For more than 2000 years, Tōžetana maintained itself as a simple but self-reliant tropical nation having little contact with its neighbors. Immigration into Tožetana was rare, and the various minorities were gradually absorbed into the wider population, making Tožetana a nation with a single unified tribal identity once more.

Contact with Anzan

In 4145, Tōžetana invaded the Empire of Vaamū, which had gained nominal possession of Tōžetana in a recent treaty but had no military presence there. Vaamū was much larger than Tōžetana, but was weakened by many internal conflicts and could not pull from its entire population to raise an army. So the tiny nation of Tōžetana quickly defeated Vaamū, and some immigrants from Tarwas, which had signed an alliance with Tōžetana, moved into Tōžetana. People from Tarwas were dark-skinned but were taller and had different facial features compared to the natives of Tōžetana.

In 4162, an army of dissenters from the empire of Anzan moved to Tōžetana, bringing with them their atheistic culture and two languages: Late Andanese and Pabappa.
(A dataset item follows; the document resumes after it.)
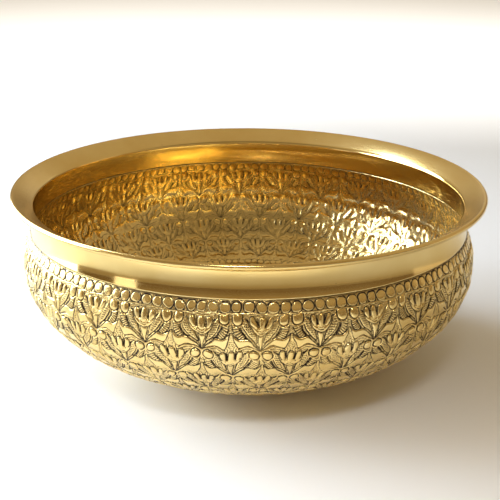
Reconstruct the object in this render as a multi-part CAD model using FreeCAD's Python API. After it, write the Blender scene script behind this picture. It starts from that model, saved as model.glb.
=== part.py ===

Their loyalty was to yet another empire, Dreamland, which had made them unwelcome in Anzan. However, they were so militaristic that Dreamland did not support them either, and they chose to seek refuge in Tōžetana. Within two years, the colonists turned hostile and overthrew the government of Tōžetana, making Pabappa the official language. They were able to do this because of naval support from the nation of Wax.

Notes

  1. Date is approximate, and can only be stated to be "no earlier than 2131". Not 2175 as previously stated; 2175 was the date of a treaty between Tōžetăna and Subumpam.
  2. Although Rilola is a single continent, early inhabitants did not realize this, because the mountains that divide the continent in half also run along the edge of the Gold Sea, and the thin strip of low coastal land in between was not densely inhabited.
  3. Date is approximate, and can only be stated to be "no earlier than 2131". Not 2175 as previously stated; 2175 was the date of a treaty between Tōžetăna and Subumpam.